> Task statement: In the listing below, find the line containing "# how far the" and the line containing "if empty is". Repeat exactly those two lines and every line between them, nothing more.

> Dataset section:
_ _ _ _

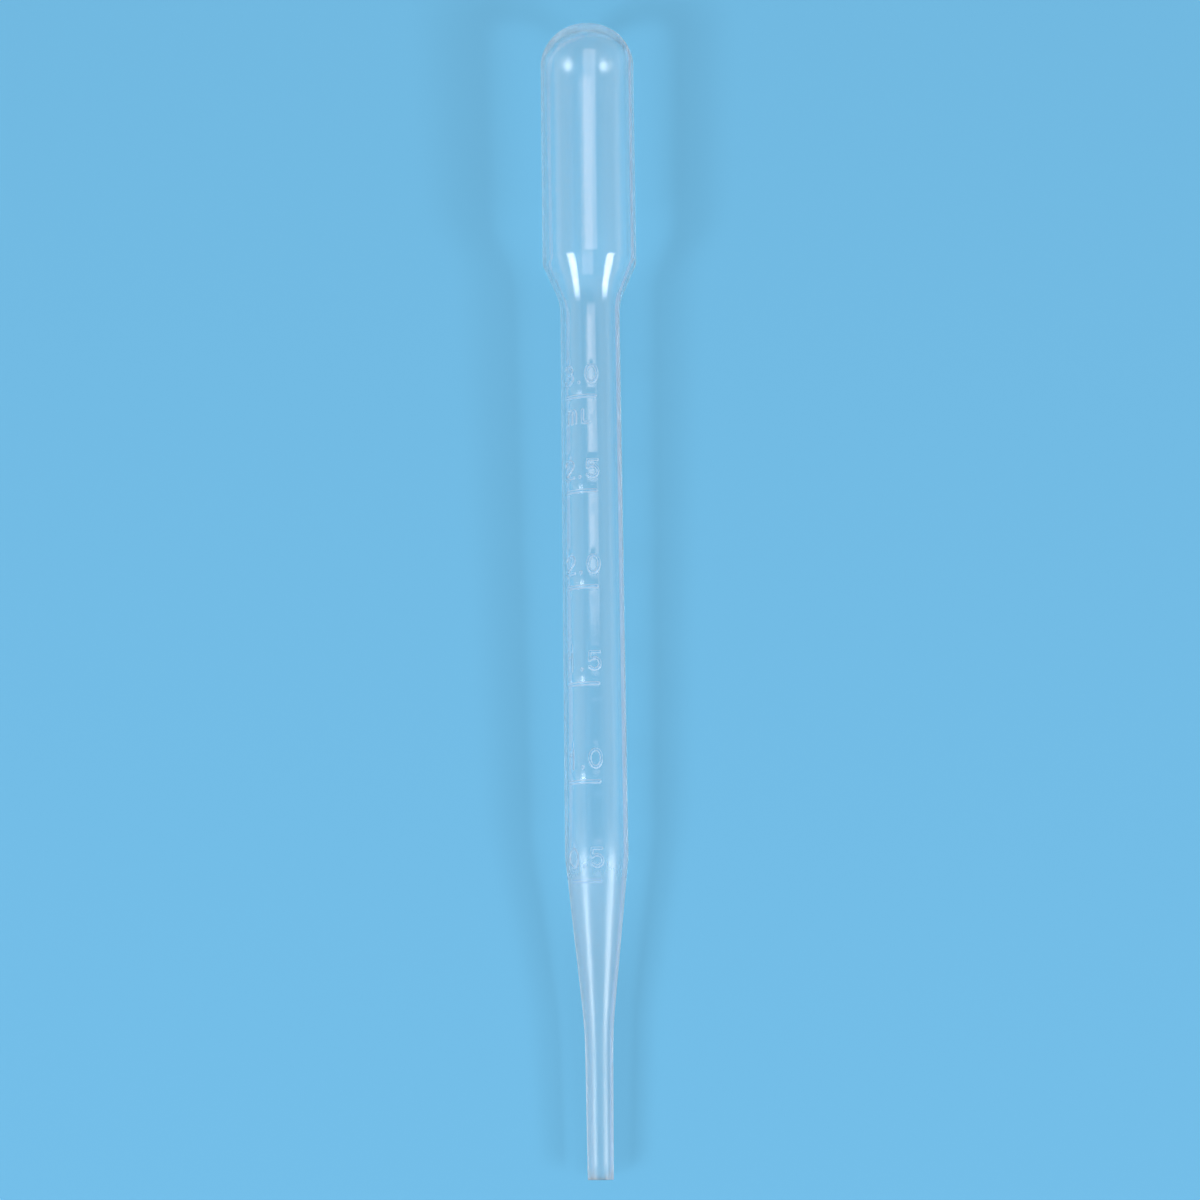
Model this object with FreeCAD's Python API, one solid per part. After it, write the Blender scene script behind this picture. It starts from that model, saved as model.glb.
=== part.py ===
import FreeCAD, Part
import math
import os

# A 3 mL dropper pipette, also called a transfer pipette, blow-moulded in one piece from
# natural low-density polyethylene: squeeze bulb, shoulder, graduated barrel, drawn taper and
# square-cut stem. It is hollow from the tip's mouth to the dome.
#
# The pipette is drawn on its own axis, +Y, with every station measured from the cut tip. At the
# end it is laid down as it rests on a flat surface, touching at the bulb's lower corner and at the
# barrel's lower corner. The frame's origin is under the middle of the pipette, on that surface.
# All sizes are in millimetres.

# ---- Driving dimensions ----

# lengths along the axis, from the tip up
stem_length = 19.0
taper_length = 22.3
barrel_length = 74.3
shoulder_length = 5.4
bulb_length = 27.85
dome_height = 5.8

# outside diameters
tip_diameter = 3.32
stem_top_diameter = 3.64
barrel_lower_diameter = 8.26
barrel_upper_diameter = 7.92
bulb_diameter = 12.60

# inside: the stem's bore is a plain hole, and the wall thins out where the plastic was blown wider
stem_bore = 2.40
barrel_wall = 0.52
bulb_wall = 0.40
dome_wall = 0.85

# outside corner radii of the profile
stem_blend = 60.0
barrel_corner = 9.0
shoulder_blend = 8.0
bulb_corner = 1.4

# graduations: raised bars, one for each half millilitre
mark_count = 6
mark_volume = 500.0
first_mark_station = 37.8
mark_height = 0.17
mark_width = 0.50
mark_half_span = 30.0
label_angle = -23.5

# parting line of the two mould halves, a quarter turn to each side of the graduations
seam_height = 0.07
seam_width = 0.22

# ---- Profile of the wall ----

ORIGIN = FreeCAD.Vector(0, 0, 0)
AXIS = FreeCAD.Vector(0, 1, 0)

stem_top = stem_length
barrel_start = stem_top + taper_length
barrel_end = barrel_start + barrel_length
bulb_start = barrel_end + shoulder_length
dome_start = bulb_start + bulb_length
overall_length = dome_start + dome_height

# each corner of the half profile: station, radius, corner rounding
outer_corners = [
    (0.0, tip_diameter / 2, 0.0),
    (stem_top, stem_top_diameter / 2, stem_blend),
    (barrel_start, barrel_lower_diameter / 2, barrel_corner),
    (barrel_end, barrel_upper_diameter / 2, shoulder_blend),
    (bulb_start, bulb_diameter / 2, bulb_corner),
    (dome_start, bulb_diameter / 2, 0.0),
]

# the inside follows one wall thickness further in, so concave corners open up and convex ones close
inner_corners = [
    (0.0, stem_bore / 2, 0.0),
    (stem_top, stem_bore / 2, stem_blend + barrel_wall),
    (barrel_start, barrel_lower_diameter / 2 - barrel_wall, barrel_corner - barrel_wall),
    (barrel_end, barrel_upper_diameter / 2 - barrel_wall, shoulder_blend + barrel_wall),
    (bulb_start, bulb_diameter / 2 - bulb_wall, bulb_corner - bulb_wall),
    (dome_start, bulb_diameter / 2 - bulb_wall, 0.0),
]


def point(station, radius):
    """A point of the half profile, in the plane that holds the axis."""
    return FreeCAD.Vector(radius, station, 0)


def corner_arc(before, corner, after):
    """The arc that rounds a corner of the profile: where it starts, its middle, its end and its centre."""
    here = point(corner[0], corner[1])
    back = (point(before[0], before[1]) - here).normalize()
    on = (point(after[0], after[1]) - here).normalize()
    half_angle = back.getAngle(on) / 2
    reach = corner[2] / math.tan(half_angle)
    inwards = (back + on).normalize()
    centre = here + inwards * (corner[2] / math.sin(half_angle))
    return here + back * reach, centre - inwards * corner[2], here + on * reach, centre


def profile_edges(corners, dome):
    """The half profile from the tip's cut end to the axis: straight runs, rounded corners and the dome."""
    edges = []
    at = point(corners[0][0], corners[0][1])
    for before, corner, after in zip(corners, corners[1:], corners[2:]):
        start, middle, end, _ = corner_arc(before, corner, after)
        edges.append(Part.makeLine(at, start))
        edges.append(Part.Arc(start, middle, end).toShape())
        at = end
    station, radius, _ = corners[-1]
    edges.append(Part.makeLine(at, point(station, radius)))
    quarter = Part.BezierCurve()
    quarter.setPoles([point(station, radius), point(station + dome, radius), point(station + dome, 0)])
    quarter.setWeight(2, math.sqrt(0.5))
    edges.append(quarter.toShape())
    return edges


def half_face(corners, dome):
    """The face between the half profile and the axis."""
    edges = profile_edges(corners, dome)
    top = point(corners[-1][0] + dome, 0)
    foot = point(corners[0][0], 0)
    edges.append(Part.makeLine(top, foot))
    edges.append(Part.makeLine(foot, point(corners[0][0], corners[0][1])))
    return Part.Face(Part.Wire(edges))


def outer_radius(station):
    """The outside radius at a station, on the straight runs of the profile."""
    for low, high in zip(outer_corners, outer_corners[1:]):
        if station <= high[0]:
            share = (station - low[0]) / (high[0] - low[0])
            return low[1] + share * (high[1] - low[1])
    return outer_corners[-1][1]


# ---- Graduation bars ----

# a bar is a round rod bent about the axis and sunk in the wall until its height and width are right
mark_rod = (mark_width ** 2 / 4 + mark_height ** 2) / (2 * mark_height)

# the bars are a volume apart, so their pitch comes from the barrel's mean bore
mean_bore = (barrel_lower_diameter + barrel_upper_diameter) / 2 - 2 * barrel_wall
mark_pitch = mark_volume / (math.pi * mean_bore ** 2 / 4)
mark_stations = [first_mark_station + i * mark_pitch for i in range(mark_count)]


def mark_bar(station):
    """One raised bar, centred on the label's direction, with rounded ends."""
    centre = FreeCAD.Vector(0, station, outer_radius(station) + mark_height - mark_rod)
    section = Part.Face(Part.Wire(Part.makeCircle(mark_rod, centre, FreeCAD.Vector(1, 0, 0))))
    section.rotate(ORIGIN, AXIS, label_angle - mark_half_span)
    rod = section.revolve(ORIGIN, AXIS, 2 * mark_half_span)
    ends = []
    for side in (-1, 1):
        ball = Part.makeSphere(mark_rod, centre)
        ball.rotate(ORIGIN, AXIS, label_angle + side * mark_half_span)
        ends.append(ball)
    return rod.fuse(ends)


# ---- Parting line ----


def seam_fin(angle):
    """Half of the parting line: a thin fin that stands proud of the profile all the way up and over."""
    raised = [(station, radius + seam_height, rounding) for station, radius, rounding in outer_corners]
    fin = half_face(raised, dome_height + seam_height)
    fin.translate(FreeCAD.Vector(0, 0, -seam_width / 2))
    fin = fin.extrude(FreeCAD.Vector(0, 0, seam_width))
    fin.rotate(ORIGIN, AXIS, angle)
    return fin


# ---- One moulding ----

outside = half_face(outer_corners, dome_height).revolve(ORIGIN, AXIS, 360)
hollow = half_face(inner_corners, dome_height - dome_wall).revolve(ORIGIN, AXIS, 360)
bars = [mark_bar(station) for station in mark_stations]

# half_face lies along +X, which is a quarter turn from +Z, the direction that angles are counted from
seams = [seam_fin(label_angle), seam_fin(label_angle + 180)]

pipette = outside.fuse(seams + bars).cut(hollow)
if pipette.ShapeType != "Solid":
    pipette = pipette.Solids[0]

# ---- At rest on a surface ----

# the surface touches two rounded corners of the profile, so it is their common tangent
_, _, _, low_centre = corner_arc(outer_corners[1], outer_corners[2], outer_corners[3])
_, _, _, high_centre = corner_arc(outer_corners[3], outer_corners[4], outer_corners[5])
between = high_centre - low_centre
rest_tilt = math.asin((bulb_corner - barrel_corner) / between.Length) + math.atan2(between.x, between.y)

pipette.rotate(ORIGIN, FreeCAD.Vector(1, 0, 0), math.degrees(rest_tilt))

# how far the axis, at the bulb's corner, stands above the surface
drop = high_centre.x * math.cos(rest_tilt) - high_centre.y * math.sin(rest_tilt) + bulb_corner
box = pipette.optimalBoundingBox()
pipette.translate(FreeCAD.Vector(0, -(box.YMin + box.YMax) / 2, drop))

# ---- Output ----

os.makedirs("parts", exist_ok=True)
pipette.exportStep("parts/pipette.step")

box = pipette.optimalBoundingBox()
print("overall length", round(overall_length, 2), "rest tilt", round(math.degrees(rest_tilt), 3))
print("mark pitch", round(mark_pitch, 3), "stations", [round(station, 2) for station in mark_stations])
print("valid", pipette.isValid(), "solids", len(pipette.Solids), "volume", round(pipette.Volume, 2))
print("box", [round(v, 3) for v in (box.XMin, box.YMin, box.ZMin, box.XMax, box.YMax, box.ZMax)])
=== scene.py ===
# %% [markdown]
# # A dropper pipette in natural polyethylene
#
# The object is a 3 mL dropper pipette, the soft plastic kind that a biology lab throws away after
# use. A tube of molten low-density polyethylene hangs between two halves of a mould, the mould
# closes, and air blows the tube out against it: the squeeze bulb, the shoulder, the barrel with its
# raised graduations and the thin stem are one piece of plastic with one hollow inside.
#
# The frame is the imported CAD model. It gives the box that the visual model has to stay in.

# %% Load the frame
import math
import bpy
import numpy as np
from mathutils import Matrix, Vector


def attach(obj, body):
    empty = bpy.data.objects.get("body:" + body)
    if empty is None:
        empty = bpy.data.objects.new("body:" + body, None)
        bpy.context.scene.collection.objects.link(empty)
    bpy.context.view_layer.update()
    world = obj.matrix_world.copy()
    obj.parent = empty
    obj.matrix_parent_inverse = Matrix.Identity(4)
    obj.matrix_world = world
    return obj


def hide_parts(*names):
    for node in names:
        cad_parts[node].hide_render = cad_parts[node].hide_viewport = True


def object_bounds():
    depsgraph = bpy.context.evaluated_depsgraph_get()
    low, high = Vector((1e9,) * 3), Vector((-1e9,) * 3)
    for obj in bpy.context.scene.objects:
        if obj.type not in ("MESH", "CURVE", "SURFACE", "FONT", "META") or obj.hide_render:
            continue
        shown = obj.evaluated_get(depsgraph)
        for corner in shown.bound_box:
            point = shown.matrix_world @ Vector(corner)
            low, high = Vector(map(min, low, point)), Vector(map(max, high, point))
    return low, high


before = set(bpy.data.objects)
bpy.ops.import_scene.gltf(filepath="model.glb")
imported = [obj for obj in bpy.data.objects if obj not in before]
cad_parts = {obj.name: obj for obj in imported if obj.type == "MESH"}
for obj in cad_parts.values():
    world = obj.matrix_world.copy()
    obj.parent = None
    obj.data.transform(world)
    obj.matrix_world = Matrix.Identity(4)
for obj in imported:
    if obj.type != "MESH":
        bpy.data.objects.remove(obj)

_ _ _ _

> Reply to the exercise:
# how far the axis, at the bulb's corner, stands above the surface
drop = high_centre.x * math.cos(rest_tilt) - high_centre.y * math.sin(rest_tilt) + bulb_corner
box = pipette.optimalBoundingBox()
pipette.translate(FreeCAD.Vector(0, -(box.YMin + box.YMax) / 2, drop))

# ---- Output ----

os.makedirs("parts", exist_ok=True)
pipette.exportStep("parts/pipette.step")

box = pipette.optimalBoundingBox()
print("overall length", round(overall_length, 2), "rest tilt", round(math.degrees(rest_tilt), 3))
print("mark pitch", round(mark_pitch, 3), "stations", [round(station, 2) for station in mark_stations])
print("valid", pipette.isValid(), "solids", len(pipette.Solids), "volume", round(pipette.Volume, 2))
print("box", [round(v, 3) for v in (box.XMin, box.YMin, box.ZMin, box.XMax, box.YMax, box.ZMax)])
=== scene.py ===
# %% [markdown]
# # A dropper pipette in natural polyethylene
#
# The object is a 3 mL dropper pipette, the soft plastic kind that a biology lab throws away after
# use. A tube of molten low-density polyethylene hangs between two halves of a mould, the mould
# closes, and air blows the tube out against it: the squeeze bulb, the shoulder, the barrel with its
# raised graduations and the thin stem are one piece of plastic with one hollow inside.
#
# The frame is the imported CAD model. It gives the box that the visual model has to stay in.

# %% Load the frame
import math
import bpy
import numpy as np
from mathutils import Matrix, Vector


def attach(obj, body):
    empty = bpy.data.objects.get("body:" + body)
    if empty is None:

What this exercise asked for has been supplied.